To parent a child with HIV you don't need any special skills. Honestly, I think you should hurry up and get started while agencies still offer reduced fees for HIV+ children! It sort of surprises me that they still do, because in my life and the life of my daughter HIV seems like a very minor "special need." It's only the history of HIV/AIDS that makes it seem scary. It's just that tiny part of your brain that remembers how scared we were of it in the 80's. But that time is past. Here and now, these kids are usually no more sick than any other kid (after they start taking medication).

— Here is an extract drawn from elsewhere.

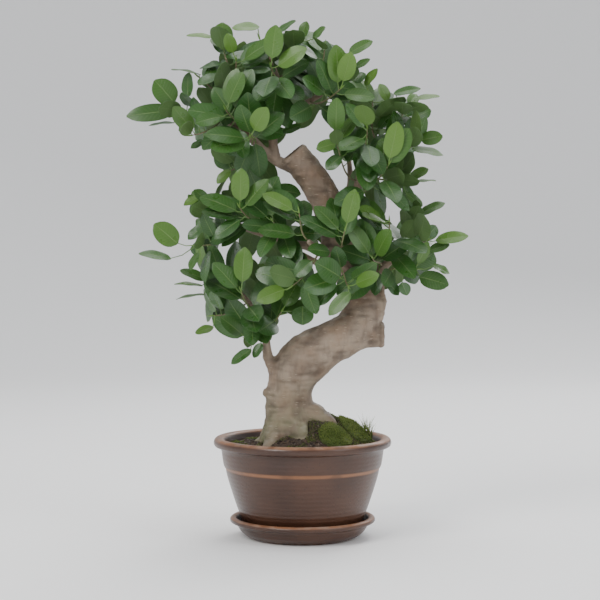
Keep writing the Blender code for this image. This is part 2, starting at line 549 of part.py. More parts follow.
def leaf_try(shoot, number, count, attempt, path):
    """Where leaf `number` of a shoot would stand: its foot on the twig, blade start, tip, face and width."""
    rng = random.Random(shoot * 100003 + number * 1009 + attempt * 31)
    place = number / max(1, count - 1)
    share = BARE_SHARE + (1 - BARE_SHARE) * place
    foot, forward, radius = along_path(path, share)
    turn = number * GOLDEN_ANGLE + shoot * 1.7 + attempt * 0.9 + rng.uniform(-0.35, 0.35)
    side = forward.cross(Vector((0.31, 0.17, 0.93))).normalized()
    radial = Matrix.Rotation(turn, 3, forward) @ side
    opening = math.radians(72 - 40 * place**2 + rng.uniform(-16, 28))
    heading = (forward * math.cos(opening) + radial * math.sin(opening)).normalized()
    length = (LEAF_LENGTH - 0.008 * place**3) * rng.uniform(0.80, 1.15) * (1 - 0.012 * attempt)
    stalk = rng.uniform(*STALK_LENGTH)
    face = forward * 0.7 + Vector((rng.uniform(-0.3, 0.3), rng.uniform(-0.75, 0.1), rng.uniform(0.1, 0.8)))
    face = (face - heading * face.dot(heading)).normalized()
    start = foot + heading * stalk
    return foot, start, start + heading * length, face, length * rng.uniform(*LEAF_WIDTH)


def reaching_leaf(row, paths):
    """A hand-set leaf: it grows from the nearest twig, at that twig's depth."""
    x0, z0, x1, z1, width, roll = row
    best = None
    for shoot, path in enumerate(paths):
        for i in range(2, 11):
            spot = along_path(path, i / 10)[0]
            reach = math.hypot(spot.x - x0, spot.z - z0) + 0.25 * abs(spot.y)
            if best is None or reach < best[0]:
                best = (reach, shoot, spot)
    _, shoot, foot = best
    start = Vector((x0, foot.y - 0.002, z0))
    tip = Vector((x1, foot.y - 0.004, z1))
    heading = (tip - start).normalized()
    face = Matrix.Rotation(math.radians(roll), 3, heading) @ Vector((0, -1, 0))
    if face.z < 0:
        face = Matrix.Rotation(math.radians(-roll), 3, heading) @ Vector((0, -1, 0))
    face = (face - heading * face.dot(heading)).normalized()
    return shoot, (foot, start, tip, face, width)


def leaf_sections(leaf, swell=0.0):
    """Triangles across the leaf, where each has the blade's two edges and its midrib, and the tip."""
    foot, start, tip, face, width = leaf
    axis = tip - start
    side = axis.cross(face).normalized()
    stalk = LEAF_STALK_RADIUS + swell
    bend = side.cross((start - foot).normalized() + axis.normalized()).normalized()
    sections = [[start - side * stalk, start + side * stalk, start - bend * stalk * 2]]
    for place, breadth, rise in LEAF_OUTLINE:
        middle = start + axis * place + face * rise * axis.length
        half = width * breadth / 2 + swell
        upper = face * swell
        keel = middle - face * (LEAF_KEEL + swell)
        sections.append([middle + upper - side * half, middle + upper + side * half, keel])
    return sections, tip + axis.normalized() * swell


def ring_walls(count):
    """The faces between triangular sections and then to a tip, which is the last of the points."""
    walls = []
    for first in range(0, count - 4, 3):
        for j in range(3):
            k = (j + 1) % 3
            walls.append([first + j, first + k, first + 3 + k, first + 3 + j])
    last = count - 1
    return walls + [[last - 3, last - 2, last], [last - 2, last - 1, last], [last - 1, last - 3, last]]


def leaf_tree(leaf, swell):
    """A search tree over a leaf swollen by a clearance, leaving out the foot of its stalk."""
    sections, tip = leaf_sections(leaf, swell)
    foot, start = leaf[0], leaf[1]
    lower = foot + (start - foot).normalized() * (TWIG_BASE_RADIUS + swell)
    sections = [[point + (lower - start) for point in sections[0]], *sections]
    points = [point for section in sections for point in section] + [tip]
    faces = ring_walls(len(points))
    return BVHTree.FromPolygons(points, faces), points, faces


def in_polygon(x, z, outline):
    inside = False
    for (xa, za), (xb, zb) in zip(outline, outline[1:] + outline[:1]):
        if (za > z) != (zb > z) and x < xa + (z - za) * (xb - xa) / (zb - za):
            inside = not inside
    return inside


def seen_at(point):
    """Where the point appears on the upright plane through the tree, from the viewing point."""
    scale = -VIEWING_POINT.y / (point.y - VIEWING_POINT.y)
    return point.x * scale, VIEWING_POINT.z + (point.z - VIEWING_POINT.z) * scale


def in_crown(leaf):
    """True if the leaf, seen from the front, keeps within the crown's outline and out of its windows."""
    sections, tip = leaf_sections(leaf)
    edges = [point for section in sections for point in section[:2]]
    for spot in [*edges, leaf[1].lerp(tip, 0.92)]:
        x, z = seen_at(spot)
        if not in_polygon(x, z, CROWN_OUTLINE) or in_polygon(x, z, LIMB_WINDOW):
            return False
        if any(abs(x - cx) < w and abs(z - cz) < h for cx, cz, w, h in SMALL_WINDOWS):
            return False
    return True


def cells_under(leaf):
    """The cells of the front view that the leaf covers."""
    sections, tip = leaf_sections(leaf)
    left = [seen_at(section[0]) for section in sections]
    right = [seen_at(section[1]) for section in reversed(sections)]
    outline = [*left, seen_at(tip), *right]
    xs, zs = zip(*outline)
    cells = set()
    for i in range(math.floor(min(xs) / CELL), math.ceil(max(xs) / CELL)):
        for k in range(math.floor(min(zs) / CELL), math.ceil(max(zs) / CELL)):
            if in_polygon((i + 0.5) * CELL, (k + 0.5) * CELL, outline):
                cells.add((i, k))
    return cells


class Canopy:
    """The leaves placed so far. The next one keeps clear of them and turns to where light comes through."""

    CLEARANCE = 0.0008

    def __init__(self, wood_tree, twig_trees):
        self.wood_tree = wood_tree
        self.twig_trees = twig_trees
        self.points = []
        self.faces = []
        self.tree = None
        self.shaded = {}

    def light(self, leaf):
        """How much light is left where the leaf would spread: full, half or a quarter in each cell."""
        return sum(0.5 ** self.shaded.get(cell, 0) for cell in cells_under(leaf))

    def is_free(self, leaf, own_twig=None):
        """True if the leaf touches nothing, apart from the twig that it may name as its own."""
        tree, _, _ = leaf_tree(leaf, self.CLEARANCE)
        if tree.overlap(self.wood_tree) or (self.tree and tree.overlap(self.tree)):
            return False
        return not any(i != own_twig and tree.overlap(twig) for i, twig in enumerate(self.twig_trees))

    def add(self, leaf):
        _, points, faces = leaf_tree(leaf, 0.0)
        first = len(self.points)
        self.points += points
        self.faces += [[first + i for i in face] for face in faces]
        self.tree = BVHTree.FromPolygons(self.points, self.faces)
        for cell in cells_under(leaf):
            self.shaded[cell] = self.shaded.get(cell, 0) + 1


def grow_leaves(paths, wood_tree):
    """Chooses every shoot's leaves: the reaching ones first, then each twig's own from its tip down."""
    twig_trees = [BVHTree.FromPolygons(*mesh_lists(tube_mesh("twig", p, 0))) for p in paths]
    canopy = Canopy(wood_tree, twig_trees)
    leaves = [[] for _ in paths]
    for row in REACHING_LEAVES:
        shoot, leaf = reaching_leaf(row, paths)
        if canopy.is_free(leaf, own_twig=shoot):
            canopy.add(leaf)
            leaves[shoot].append(leaf)
    leafy = [path_length(p) * (1 - BARE_SHARE) for p in paths]
    counts = [max(FEWEST_LEAVES, round(length / LEAF_SPACING)) for length in leafy]
    for round_number in range(max(counts)):
        for shoot, path in enumerate(paths):
            number = counts[shoot] - 1 - round_number
            if number < 0:
                continue
            tries = [leaf_try(shoot, number, counts[shoot], i, path) for i in range(LEAF_TRIES)]
            tries = [(canopy.light(leaf), i) for i, leaf in enumerate(tries) if in_crown(leaf)]
            for _, attempt in sorted(tries, reverse=True):
                leaf = leaf_try(shoot, number, counts[shoot], attempt, path)
                if canopy.is_free(leaf):
                    canopy.add(leaf)
                    leaves[shoot].append(leaf)
                    break
    return leaves


def mesh_lists(mesh):
    lists = [v.co.copy() for v in mesh.vertices], [list(f.vertices) for f in mesh.polygons]
    bpy.data.meshes.remove(mesh)
    return lists


def best_turn(corners, ring):
    """The ring's points in the order that matches a face's corners with the least travel."""
    turns = [ring[i:] + ring[:i] for i in range(3)]
    return min(turns, key=lambda turn: sum((a - b).length for a, b in zip(corners, turn)))


def leaf_from_face(face, leaf):
    """The leaf's sections, the first of which is a face of the twig, and its tip. None if the stalk would
    leave the face at a slant, or the blade would turn back along the stalk."""
    heading = (leaf[1] - face.calc_center_median()).normalized()
    axis = (leaf[2] - leaf[1]).normalized()
    if face.normal.dot(heading) < LEAST_FACING or axis.dot(heading) < SHARPEST_BEND:
        return None
    rings = [[v.co.copy() for v in face.verts]]
    sections, tip = leaf_sections(leaf)
    for section in sections:
        rings.append(best_turn(rings[-1], section))
    return rings, tip


def leaf_face(bm, leaf, free_faces):
    """The free face of the twig nearest the stalk from which the leaf passes through nothing of the shoot."""
    wanted = leaf[0] + (leaf[1] - leaf[0]).normalized() * TWIG_BASE_RADIUS
    shoot_tree = BVHTree.FromBMesh(bm)
    nearest = sorted(free_faces, key=lambda f: (f.calc_center_median() - wanted).length)
    for face in nearest[:STALK_TRIES]:
        grown = leaf_from_face(face, leaf)
        if grown is None:
            continue
        points = [p for ring in grown[0] for p in ring] + [grown[1]]
        beside = {f.index for v in face.verts for f in v.link_faces}
        met = BVHTree.FromPolygons(points, ring_walls(len(points))).overlap(shoot_tree)
        if all(wall < 3 and other in beside for wall, other in met):
            return face
    return None


def split_outward(wall):
    """Splits a four-sided wall along the diagonal that makes it bulge, so that a twist never folds it in."""
    a, b, c, d = wall.verts
    bulges = (b.co - a.co).cross(c.co - a.co).dot(d.co - a.co) <= 0
    bmesh.utils.face_split(wall, *((a, c) if bulges else (b, d)))


def extrude_leaf(bm, leaf, free_faces):
    """Grows a leaf out of a face of the twig, section by section, then draws it to a point."""
    bm.faces.index_update()
    bm.normal_update()
    face = leaf_face(bm, leaf, free_faces)
    if face is None:
        return
    free_faces.remove(face)
    rings, tip = leaf_from_face(face, leaf)
    for last, ring in zip(rings, rings[1:]):
        face = bmesh.ops.extrude_discrete_faces(bm, faces=[face])["faces"][0]
        for vert in face.verts:
            vert.co = ring[min(range(3), key=lambda i: (last[i] - vert.co).length)]
        walls = [wall for edge in face.edges for wall in edge.link_faces if wall is not face]
        for wall in walls:
            split_outward(wall)
    bmesh.ops.poke(bm, faces=[face])["verts"][0].co = tip


def make_shoot(name, path, leaves, collection, material):
    """One closed body: the twig with its leaves grown out of its own faces."""
    bm = bmesh.new()
    bm.from_mesh(tube_mesh(name, path, 0))
    bmesh.ops.triangulate(bm, faces=bm.faces[:])
    bm.normal_update()
    free_faces = list(bm.faces)
    for leaf in leaves:
        extrude_leaf(bm, leaf, free_faces)
    add_object(name, mesh_from(bm, name), collection, material)


def main():
    clear_scene()
    bonsai = bpy.data.collections.new("bonsai")
    helpers = bpy.data.collections.new("cutters and limbs")
    bpy.context.scene.collection.children.link(bonsai)
    bpy.context.scene.collection.children.link(helpers)
    materials = {
        "glaze": make_material("glaze", (0.075, 0.050, 0.040), 0.25),
        "mesh": make_material("drain mesh plastic", (0.02, 0.02, 0.02), 0.6),
        "soil": make_material("soil", (0.060, 0.040, 0.028), 0.95),
        "moss": make_material("moss", (0.090, 0.150, 0.030), 0.9),
        "bark": make_material("bark", (0.330, 0.270, 0.210), 0.75),
        "leaf": make_material("leaf", (0.050, 0.160, 0.035), 0.35),
    }
    turned("saucer", SAUCER_OUTLINE, bonsai, materials["glaze"])
    turned("pot", POT_OUTER + POT_INNER, bonsai, materials["glaze"])
    make_drain_mesh(bonsai, materials["mesh"])
    soil = make_soil(bonsai, materials["soil"])
    paths = wood_paths()
    trunk = make_trunk(paths, bonsai, helpers, materials["bark"])
    cut_soil_round(soil, paths, helpers)
    reach = DRAIN_MESH_SIDE / 2 + 2 * FIT_GAP
    ceiling = POT_FLOOR_Z + DRAIN_MESH_THICKNESS + 3 * FIT_GAP
    room = box_mesh("drain_mesh_room", (-reach, -reach, POT_FOOT_Z), (reach, reach, ceiling))
    add_boolean(soil, add_object("drain_mesh_room", room, helpers), "DIFFERENCE")
    moss = [make_moss(i, row, bonsai, materials["moss"]) for i, row in enumerate(MOSS, 1)]
    wood_tree = triangle_tree(trunk)
    everything = triangle_tree(trunk, soil, *moss)
    twigs = [twig_path(paths[branch], share, tip, wood_tree) for branch, share, tip in SHOOTS]
    leaves = grow_leaves(twigs, everything)
    for number, (path, found) in enumerate(zip(twigs, leaves), 1):
        make_shoot(f"shoot_{number:02d}", path, found, bonsai, materials["leaf"])
    for helper in helpers.objects:
        helper.hide_render = True
        helper.display_type = "WIRE"


main()
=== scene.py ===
# %% [markdown]
# # A fig bonsai in a glazed pot
# This lesson dresses a finished solid model of a potted fig bonsai. The solids give every size and
# place: a turned pot and saucer, a mound of soil, one grown trunk and fifty-two leafy shoots. We never
# move them. We either give a solid a better material, or hide it and put a finer piece in its place.

# %% Load the solid model
import math
import random
from itertools import combinations

import bmesh
import bpy
import numpy as np
from mathutils import Matrix, Vector, noise
from mathutils.bvhtree import BVHTree


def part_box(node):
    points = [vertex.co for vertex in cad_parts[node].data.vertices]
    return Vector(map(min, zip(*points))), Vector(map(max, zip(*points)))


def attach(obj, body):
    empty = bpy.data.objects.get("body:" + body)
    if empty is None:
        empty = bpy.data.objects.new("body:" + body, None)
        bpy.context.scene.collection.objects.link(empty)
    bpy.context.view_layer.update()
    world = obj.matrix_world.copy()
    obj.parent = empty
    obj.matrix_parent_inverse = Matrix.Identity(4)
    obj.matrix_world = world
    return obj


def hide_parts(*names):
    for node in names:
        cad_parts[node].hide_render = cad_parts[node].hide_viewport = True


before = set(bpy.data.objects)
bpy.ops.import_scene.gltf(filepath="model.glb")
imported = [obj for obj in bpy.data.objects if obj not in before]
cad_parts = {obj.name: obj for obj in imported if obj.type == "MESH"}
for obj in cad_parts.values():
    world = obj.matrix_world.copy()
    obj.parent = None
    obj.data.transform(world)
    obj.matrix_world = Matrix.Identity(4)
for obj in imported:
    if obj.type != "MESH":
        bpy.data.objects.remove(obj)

MM = 0.001
UP = Vector((0.0, 0.0, 1.0))
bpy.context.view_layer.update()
scene = bpy.context.scene

# %% [markdown]
# ## Camera, floor and light
# A tree like this is judged from its front, a little above the pot's rim, so the camera stands two
# metres away at that height with a long lens, which keeps the pot's ellipses shallow. The floor is a
# wide shallow bowl that sweeps up all round, like studio paper, so that no horizon shows. The light
# comes from broad soft lamps. A broad lamp gives glossy leaves a soft highlight instead of a hard spark.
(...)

Dads, I hear from so many moms that they are okay with HIV but their husband is reluctant. It's in your nature. It's in your DNA to provide for your family, and to protect them. An HIV+ child seems like a threat to that at the beginning. I've already shared with you that an HIV+ child is of no danger to your family. If you don't believe me, just google it! And the finances? It's 3 copays for medication a month. Check your insurance. If you check it, and it all figures into the budget, what else is there? Chances are, you can afford the copays. And there's no need to "protect" the rest of the family. So what's holding you back?
To Africa, and Asia, and Eastern Europe, and every other place being ravaged by this disease,
I pray for you. I know we are living a very different reality here in America (and in the "west") than most other parts of the world. I don't know why we were lucky enough to have the resources to fight this disease. I know that in many parts of the world HIV/AIDS treatment *IS* still stuck in the 80's--no good medicine, or not enough of it, with horrible discrimination against anybody carrying the disease. Please, forgive my people for not coming more to your AID. Forgive us for not standing beside you sooner. I know that what is being done now sometimes feels like too little, too late. Just know that there ARE people standing beside you. We will do all we can to change the face of HIV/AIDS in your country, just as the face has changed in ours. I pray for you.
P.S. It's December 1st somewhere, right?!